After Karen settled me back in bed, Marilyn presented a large cardboard box filled with wig samples. She then disappeared into the restroom and emerged in a Jackie O model that was just too hilarious. Marilyn had it all down: the walk, the pursed lips, the wave of the hand. She sashayed out and came back in wearing a short, flippy thing, looking something like a Doublemint Twin. By the time she pranced across the room, executed a runway turn and back again, Karen and I were in stitches.

The show continued for about an hour, style after style, campy move after sultry strut, until all the samples had been paraded. In spite of myself, I was smiling again, and I’d even selected one of the wigs as a possible fit for me. Thus, two women, with whom I had fought furiously when we were teens, had performed the most loving of gestures this night. They had given me a hand up out of the cancer world, showing me that hair was easily replaced. I could wake up the next day ready to scoff again, to laugh at the face of the cancer and to get back into the fight.

A day or two later I asked Jason, a certified nurse assistant at the hospital, about shaving my head. Jason kept his own head shaved, as so many young guys do these days, and he told me it was easy to do. He offered right away to help me if I got the okay from my doctor—you have to be careful because of the possibility of nicks and cuts and infections. Permission was secured, and later that day Jason gently helped me shave my head. There was no embarrassment, only relief that the war refugee look was gone. We decided I had a beautifully shaped head and could pass for a science fiction movie star.

I spent two weeks in the hospital that trip, arriving home the day before Mother’s Day. What a wonderful feeling to be looking out of my own windows again. My kids and their spouses arrived on Sunday to cook dinner for me as a Mother’s Day gift, bringing my three grandkids as a party bonus. The two little ones, each only 4 months old, experienced baldness as a natural state of affairs, but Keller, at 2½, doesn’t miss a thing. I wondered how to explain things to him and finally decided to tell him straight out.

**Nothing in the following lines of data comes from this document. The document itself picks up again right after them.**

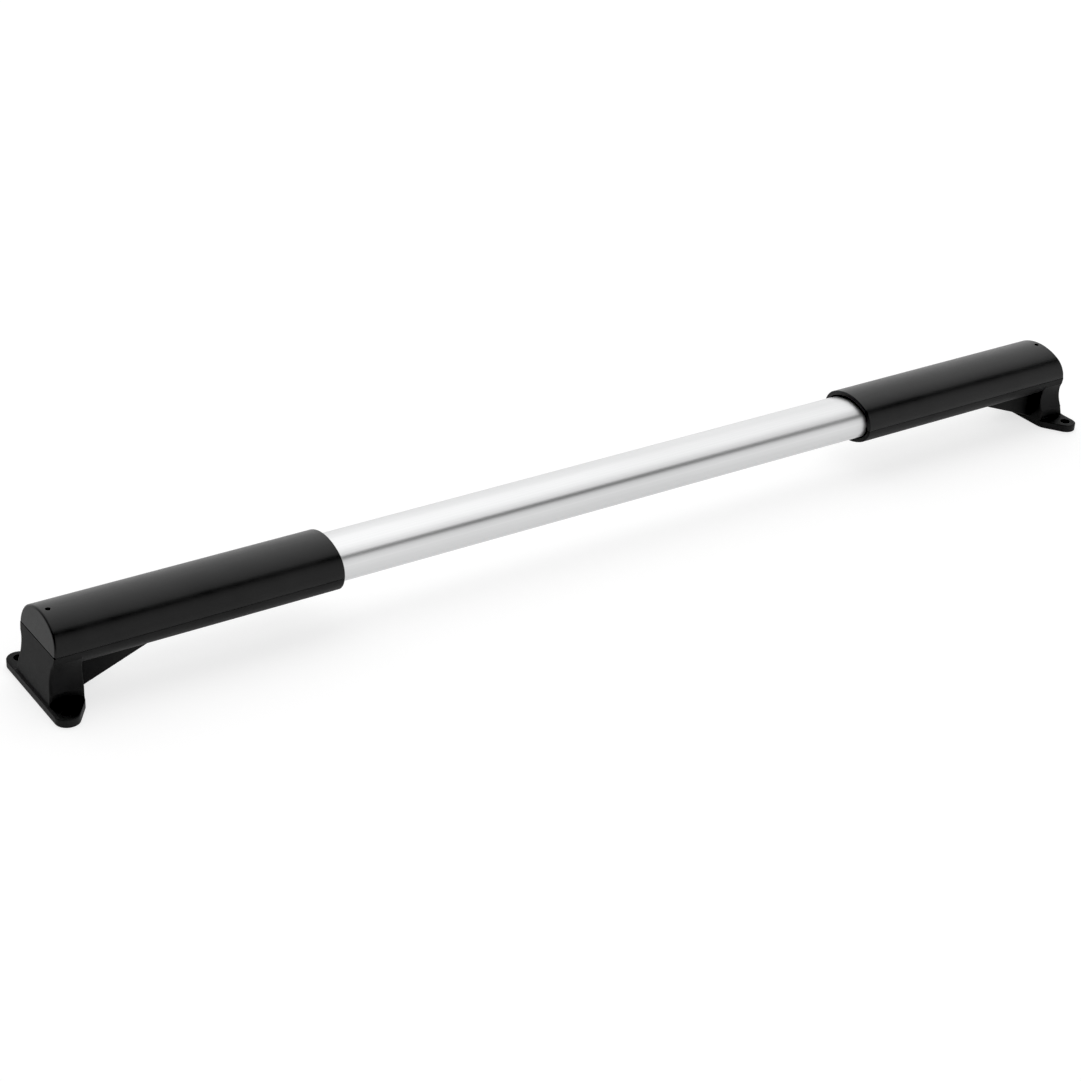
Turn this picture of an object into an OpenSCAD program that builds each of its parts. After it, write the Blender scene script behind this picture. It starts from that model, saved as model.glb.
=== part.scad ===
// Telescoping cross bar: an oval aluminium tube carried by two screw-on end brackets.
// Each bracket is a foot with a half-round lower shell, closed by an upper shell, and slides on the tube.
// Millimetres. X runs along the bar, Z up, and the two feet stand on Z = 0.

/* [Overall] */
// length over the two feet in the stored position
overall_length = 640; // [570:1:710]
// height of the tube axis above the mounting face
axis_height = 29.9; // [26:0.1:36]

/* [Tube] */
// length of the aluminium tube
tube_length = 500; // [420:1:560]
// wall of the aluminium tube
tube_wall = 1.5; // [1:0.1:2]

/* [Sleeve] */
// outside width of the oval sleeve
sleeve_width = 39; // [36:0.1:46]
// outside height of the oval sleeve
sleeve_height = 27; // [24:0.1:32]
// radius of the oval at its two sides
side_radius = 11.5; // [8:0.1:13]
// distance from the outer edge of the foot to the mouth of the sleeve
sleeve_reach = 154.1; // [120:0.1:180]
// wall of the sleeve
sleeve_wall = 2.55; // [2:0.05:3.2]
// radial gap between the sleeve mouth and the tube
mouth_gap = 0.55; // [0.3:0.05:1]
// setback of the end wall at the height of the axis
end_setback = 4.8; // [3:0.1:8]
// lean of the end wall from vertical, in degrees
end_lean = 8.2; // [0:0.1:12]
// height of the joint between the foot and the upper shell
split_height = 28.9; // [26:0.1:34]
// chamfer around the mouth of the sleeve
mouth_chamfer = 0.5; // [0.2:0.1:1]
// width of the seam groove across the end wall
seam_width = 0.4; // [0.2:0.05:0.8]

/* [Foot] */
// thickness of the mounting flange
flange_thickness = 4.2; // [3:0.1:6]
// depth of the flange along the bar
flange_depth = 18.6; // [15:0.1:24]
// half width of the flange at its inner edge, where the ears begin to taper
flange_shoulder = 19.8; // [17:0.1:22]
// distance between the two screw holes of one foot
hole_spacing = 54.2; // [50:0.1:60]
// diameter of the screw holes
hole_diameter = 5.4; // [4:0.1:6.5]
// radius of the ear tips, which are centred on the screw holes
ear_radius = 6.1; // [5:0.05:8]
// half width of the foot at its waist
waist_half_width = 17.2; // [14:0.1:19]
// height of the waist above the mounting face
waist_height = 17.4; // [13:0.1:20]
// radius of the hollow front and back faces of the foot
waist_radius = 17.5; // [15:0.5:30]
// width of the web under the sleeve
web_width = 20; // [12:0.5:26]
// distance from the outer edge of the foot to the tip of the web
web_reach = 56; // [45:0.5:70]

/* [Small parts] */
// distance of the lock pin from the outer edge of the foot
pin_distance = 10.7; // [9:0.1:14]
// diameter of the pin hole in the top of the sleeve
pin_hole = 2.4; // [2:0.1:3.5]
// depth of the pin below the top of the sleeve
pin_recess = 2; // [0.5:0.1:4]
// length of the liner inside the mouth
liner_length = 14; // [8:0.5:24]
// depth of the liner behind the mouth
liner_setback = 2.5; // [1:0.5:5]
// radial running clearance of the sliding fits
running_fit = 0.06; // [0.02:0.01:0.1]
// length of the head of the tube cap outside the tube
cap_head = 9; // [6:0.5:14]
// width of the grip ring
ring_width = 4; // [2:0.5:6]

/* [Hidden] */
$fn = 96;
far = 200;
// four-arc oval: side arcs centred at +-side_c, flat arcs centred at -+flat_c
half_w = sleeve_width / 2;
half_h = sleeve_height / 2;
side_c = half_w - side_radius;
flat_r = (side_c * side_c + half_h * half_h - side_radius * side_radius) / (2 * (half_h - side_radius));
flat_c = flat_r - half_h;
// insets of the nested ovals, measured inwards from the outside of the sleeve
tube_inset = sleeve_wall + mouth_gap;
bore_inset = tube_inset + tube_wall;
liner_outer = sleeve_wall - 1;
liner_inner = tube_inset - running_fit;
ring_outer = sleeve_wall + running_fit;
ring_inner = tube_inset + 1.2;
lip_depth = 1.2;
lip_height = 1.6;
lip_gap = 0.1;
foot_x = overall_length / 2;
tube_end = foot_x - tube_length / 2;
hole_y = hole_spacing / 2;
end_wall = 2.6;
post_radius = 3.6;
pin_radius = 1.15;
pin_top = axis_height + half_h - pin_recess;
post_top = 30;
post_x = pin_distance + 1.2;
web_start = 3.43;
web_slope = 0.386;

plastic = [0.06, 0.06, 0.065];
metal = [0.8, 0.81, 0.83];
nylon = [0.75, 0.74, 0.7];
soft = [0.12, 0.12, 0.12];
steel = [0.45, 0.46, 0.48];

// ---- oval sections, drawn in the YZ plane around the tube axis ----

// the part of the upper half that the flat arc covers, out to where the side arcs take over
module wedge() {
  y = 3 * side_c;
  z = 2 * flat_c;
  polygon([[-side_c, 0], [side_c, 0], [y, z], [-y, z]]);
}

module flat_arc(inset) {
  intersection() {
    translate([0, -flat_c]) circle(r = flat_r - inset);
    wedge();
  }
}

module oval(inset) {
  flat_arc(inset);
  mirror([0, 1]) flat_arc(inset);
  for (s = [-1, 1]) translate([s * side_c, 0]) circle(r = side_radius - inset);
}

// pushes a YZ outline centred on the axis from x0 to x1
module along(x0, x1) {
  translate([x0, 0, axis_height]) rotate([90, 0, 90]) linear_extrude(height = x1 - x0) children();
}

// pushes a YZ outline drawn from the mounting face from x0 to x1
module along_floor(x0, x1) {
  translate([x0, 0, 0]) rotate([90, 0, 90]) linear_extrude(height = x1 - x0) children();
}

module oval_bar(inset, x0, x1) {
  along(x0, x1) oval(inset);
}

module oval_ring(outer, inner, x0, x1) {
  along(x0, x1) difference() {
    oval(outer);
    oval(inner);
  }
}

// oval cone along Z from inset a at the bottom to inset b at the top, for the chamfers
module flat_cone(a, b, h) {
  intersection() {
    translate([0, -flat_c, 0]) cylinder(r1 = flat_r - a, r2 = flat_r - b, h = h);
    translate([0, 0, -1]) linear_extrude(height = h + 2)
      wedge();
  }
}

module oval_cone(a, b, h) {
  flat_cone(a, b, h);
  mirror([0, 1, 0]) flat_cone(a, b, h);
  for (s = [-1, 1]) translate([s * side_c, 0, 0]) cylinder(r1 = side_radius - a, r2 = side_radius - b, h = h);
}

// ---- planes of the leaning end wall ----

// everything inward of the outer face of the end wall, moved inward by d
module behind_end(d) {
  translate([end_setback + d / cos(end_lean), 0, axis_height]) rotate([0, end_lean, 0])
    translate([0, -50, -60]) cube([far, 100, 120]);
}

module above_split(gap) {
  translate([-10, -50, split_height + gap]) cube([far, 100, 60]);
}

module below_split() {
  translate([-10, -50, -20]) cube([far, 100, split_height + 20]);
}

// shallow groove across the end wall at the joint
module seam_groove() {
  intersection() {
    translate([-5, -30, split_height - seam_width / 2]) cube([30, 60, seam_width]);
    difference() {
      translate([-5, -30, 0]) cube([30, 60, 60]);
      behind_end(0.6);
    }
  }
}

// ---- shared solids of one bracket; x = 0 is the outer edge of its foot ----

module cavity() {
  intersection() {
    oval_bar(sleeve_wall, 0, sleeve_reach + 1);
    behind_end(end_wall);
  }
  oval_bar(liner_outer, sleeve_reach - liner_setback - liner_length, sleeve_reach - liner_setback);
}

module mouth_trim() {
  translate([sleeve_reach, 0, axis_height]) rotate([90, 0, -90])
    oval_cone(mouth_chamfer, -0.6, mouth_chamfer + 0.6);
  along(-10, sleeve_reach - mouth_chamfer - 0.6) square([80, 80], center = true);
}

// tongue that locates the upper shell on the foot
module lip(outer, inner, low, high) {
  intersection() {
    oval_ring(outer, inner, 14, sleeve_reach - liner_setback - liner_length - 1);
    translate([-10, -50, low]) cube([far, 100, high - low]);
  }
}

// ---- foot with the lower half of the sleeve ----

module flange_outline() {
  // tangent line from the ear tip to the shoulder of the inner edge
  dx = flange_depth - ear_radius;
  dy = hole_y - flange_shoulder;
  a = acos(ear_radius / sqrt(dx * dx + dy * dy)) - atan2(dy, dx);
  tx = ear_radius + ear_radius * cos(a);
  ty = hole_y + ear_radius * sin(a);
  polygon([[0, -hole_y], [ear_radius, -hole_y], [tx, -ty], [flange_depth, -flange_shoulder],
           [flange_depth, flange_shoulder], [tx, ty], [ear_radius, hole_y], [0, hole_y]]);
  for (s = [-1, 1]) translate([ear_radius, s * hole_y]) circle(r = ear_radius);
}

module flange() {
  difference() {
    linear_extrude(height = flange_thickness) flange_outline();
    for (s = [-1, 1]) translate([ear_radius, s * hole_y, -1])
      cylinder(d = hole_diameter, h = flange_thickness + 2);
  }
}

module block_outline() {
  difference() {
    translate([-half_w + 0.6, 1]) square([2 * half_w - 1.2, split_height - 1]);
    for (s = [-1, 1]) translate([s * (waist_half_width + waist_radius), waist_height])
      circle(r = waist_radius);
  }
}

module web() {
  top = axis_height - half_h + 2.2;
  translate([0, web_width / 2, 0]) rotate([90, 0, 0]) linear_extrude(height = web_width)
    polygon([[flange_depth - 3, web_start], [flange_depth, web_start],
             [web_reach + 2, web_start + web_slope * (web_reach + 2 - flange_depth)],
             [web_reach + 2, top], [flange_depth - 3, top]]);
}

// cores that open the underside of the foot and leave even walls
module cores() {
  for (s = [-1, 1]) {
    translate([4.6, s > 0 ? 1.25 : -13.25, -1]) cube([flange_depth - 7.2, 12, 13.4]);
    translate([flange_depth + 2.2, s > 0 ? 1.25 : -7.65, -1]) cube([19, 6.4, 14.2]);
  }
}

module foot() {
  difference() {
    union() {
      flange();
      intersection() {
        along_floor(-5, flange_depth) block_outline();
        behind_end(0);
      }
      web();
      intersection() {
        oval_bar(0, 0, sleeve_reach);
        behind_end(0);
        mouth_trim();
        below_split();
      }
    }
    cavity();
    cores();
    seam_groove();
  }
  // locating tongue along both sides
  lip(sleeve_wall - lip_depth, sleeve_wall, split_height - 0.5, split_height + lip_height);
  // post for the lock pin
  difference() {
    translate([post_x, 0, axis_height - half_h + 1])
      cylinder(r = post_radius, h = post_top - axis_height + half_h - 1);
    translate([pin_distance, 0, 20]) cylinder(r = pin_radius + 0.02, h = 30);
  }
}

// ---- upper shell ----

module shell() {
  difference() {
    intersection() {
      oval_bar(0, 0, sleeve_reach);
      behind_end(0);
      mouth_trim();
      above_split(0);
    }
    difference() {
      cavity();
      // solid pad above the post
      translate([post_x, 0, post_top + lip_gap]) cylinder(r = post_radius, h = 20);
    }
    lip(sleeve_wall - lip_depth - lip_gap, sleeve_wall + 2,
        split_height - 1, split_height + lip_height + lip_gap);
    translate([pin_distance, 0, 20]) cylinder(d = pin_hole, h = 40);
    seam_groove();
  }
}

// ---- small parts of one bracket ----

// slotted spring pin
module pin() {
  difference() {
    translate([pin_distance, 0, 21]) cylinder(r = pin_radius, h = pin_top - 21);
    translate([pin_distance, 0, 20]) cylinder(r = pin_radius - 0.45, h = 40);
    translate([pin_distance, -0.2, 20]) cube([5, 0.4, 40]);
  }
}

module liner() {
  x1 = sleeve_reach - liner_setback;
  oval_ring(liner_outer + 0.04, liner_inner, x1 - liner_length + 0.1, x1 - 0.1);
}

// ---- tube and what it carries ----

module tube() {
  color(metal) oval_ring(tube_inset, bore_inset, -tube_length / 2, tube_length / 2);
}

module tube_cap() {
  x1 = tube_end;
  groove = x1 - cap_head / 2;
  difference() {
    union() {
      oval_bar(tube_inset, x1 - cap_head, groove - ring_width / 2);
      oval_bar(ring_inner, x1 - cap_head, x1);
      oval_bar(tube_inset, groove + ring_width / 2, x1 - 0.02);
      oval_bar(bore_inset + 0.05, x1 - 0.1, x1 + 14);
    }
    oval_bar(bore_inset + 2, x1 - cap_head + 2.5, x1 + 20);
  }
}

module grip_ring() {
  groove = tube_end - cap_head / 2;
  oval_ring(ring_outer, ring_inner - 0.05, groove - ring_width / 2 + 0.05, groove + ring_width / 2 - 0.05);
}

// ---- placing ----

module at_left() {
  translate([-foot_x, 0, 0]) children();
}

module at_right() {
  mirror([1, 0, 0]) translate([-foot_x, 0, 0]) children();
}

module foot_left() { color(plastic) at_left() foot(); }
module foot_right() { color(plastic) at_right() foot(); }
module shell_left() { color(plastic * 1.4) at_left() shell(); }
module shell_right() { color(plastic * 1.4) at_right() shell(); }
module pin_left() { color(steel) at_left() pin(); }
module pin_right() { color(steel) at_right() pin(); }
module liner_left() { color(nylon) at_left() liner(); }
module liner_right() { color(nylon) at_right() liner(); }
module tube_cap_left() { color(nylon) at_left() tube_cap(); }
module tube_cap_right() { color(nylon) at_right() tube_cap(); }
module grip_ring_left() { color(soft) at_left() grip_ring(); }
module grip_ring_right() { color(soft) at_right() grip_ring(); }

tube();
foot_left();
foot_right();
shell_left();
shell_right();
pin_left();
pin_right();
liner_left();
liner_right();
tube_cap_left();
tube_cap_right();
grip_ring_left();
grip_ring_right();
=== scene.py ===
"""Telescoping cross bar: visual model on the fixed CAD frame.

The shape functions work in millimetres in the CAD's axes, with x measured from the outer edge of a foot.
The studio works in metres.
"""
import math

import bpy
import numpy as np
from mathutils import Euler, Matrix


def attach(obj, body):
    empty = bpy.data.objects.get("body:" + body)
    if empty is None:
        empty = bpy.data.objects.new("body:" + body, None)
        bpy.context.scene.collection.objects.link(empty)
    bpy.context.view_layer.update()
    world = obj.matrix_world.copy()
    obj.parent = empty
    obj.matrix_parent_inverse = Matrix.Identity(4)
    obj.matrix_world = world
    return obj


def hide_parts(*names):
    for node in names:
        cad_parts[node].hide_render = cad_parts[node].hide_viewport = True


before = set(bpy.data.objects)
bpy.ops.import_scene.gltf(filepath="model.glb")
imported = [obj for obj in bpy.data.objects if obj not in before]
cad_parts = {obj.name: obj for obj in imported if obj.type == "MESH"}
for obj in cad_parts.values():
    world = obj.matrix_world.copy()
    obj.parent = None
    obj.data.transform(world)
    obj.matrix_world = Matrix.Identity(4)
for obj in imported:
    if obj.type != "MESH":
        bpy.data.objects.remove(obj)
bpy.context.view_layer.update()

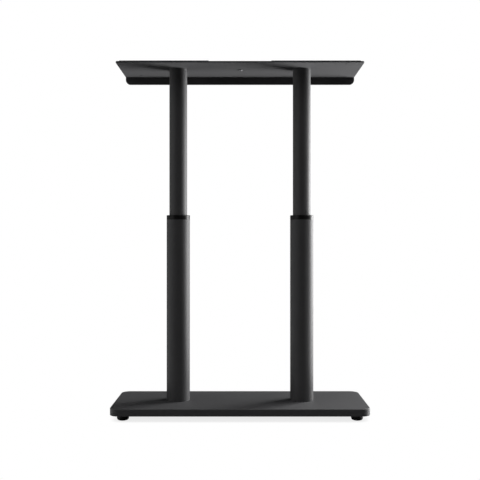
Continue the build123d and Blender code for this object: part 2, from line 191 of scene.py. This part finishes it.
# The floor itself neither lights nor shades the frame, so a dark card lies under the base
# and keeps the light from below off its feet and lower edges.
base_low, base_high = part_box("base_cover")
card_margin = 0.025
card_depth = 0.002
card_length = base_high[0] - base_low[0] + 2 * card_margin
card_width = base_high[1] - base_low[1] + 2 * card_margin
bpy.ops.mesh.primitive_grid_add(x_subdivisions=2, y_subdivisions=2, size=1.0)
card = bpy.context.object
card.name = "shadow_card"
card.location = (0.0, 0.0, -card_depth)
card.scale = (card_length, card_width, 1.0)
card.visible_camera = False
soot = bpy.data.materials.new("black_card")
soot.use_nodes = True
soot.node_tree.nodes["Principled BSDF"].inputs["Base Color"].default_value = (0.02, 0.02, 0.02, 1.0)
soot.node_tree.nodes["Principled BSDF"].inputs["Roughness"].default_value = 0.9
card.data.materials.append(soot)


# ================================================================= the base slab
# A heavy steel slab, 16 mm thick, sawn from plate and dipped in black primer. The discs
# that are welded into the lower ends of the columns have the same primer.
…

When Keller arrived I was sitting in my big easy chair, wearing a baseball cap.

“Hi Keller!”

“Hi Granny Sharen Annie!”

“Did you know I got a haircut?”

He nodded, wide-eyed.

“Did you know I have no hair?”

Another nod, skeptical but curious, eyeing my cap.

“Would you like to see it?”

Nod.

I lifted off the cap, bald as could be. He looked at me thoughtfully.

“Would you like to feel it?”

Nod.

He reached out, gave my head a tentative pat, then pulled his hand back to his chest and announced matter-of-factly, with a shy smile, “You have no hair.”

“Nope, I have no hair.”

“Hmm.”

One more thoughtful look, then he went past my chair to play with his cars.

He stopped by my chair a few more times that evening, reminded me, “You have no hair,” and went on about his play. By the end of the evening, it was clear that this was a new normal for him but not a big deal.

That’s how I eventually came to terms with this cancer. I just dealt with the new normal, handling the details one by one. I told my family, I re-did my will, I had surgery, I had chemo, I lost my hair. And on June 16 of that momentous year, my fiancé, Doug, and I were married in a small ceremony at home. The bride wore something old, something new, something borrowed, something blue, and a wig. The next week she went back to chemotherapy. She and the groom intend to live happily ever after.

Sharen Walsh-Webster is a project manager and engineer for the Municipality of Anchorage. She and her husband, Douglas, divide their time between their homes in Anchorage and Girdwood, Alaska. After her cancer treatments were completed last fall, the couple competed in the downhill skiing town league race series. Both earned silver medals in their respective classes.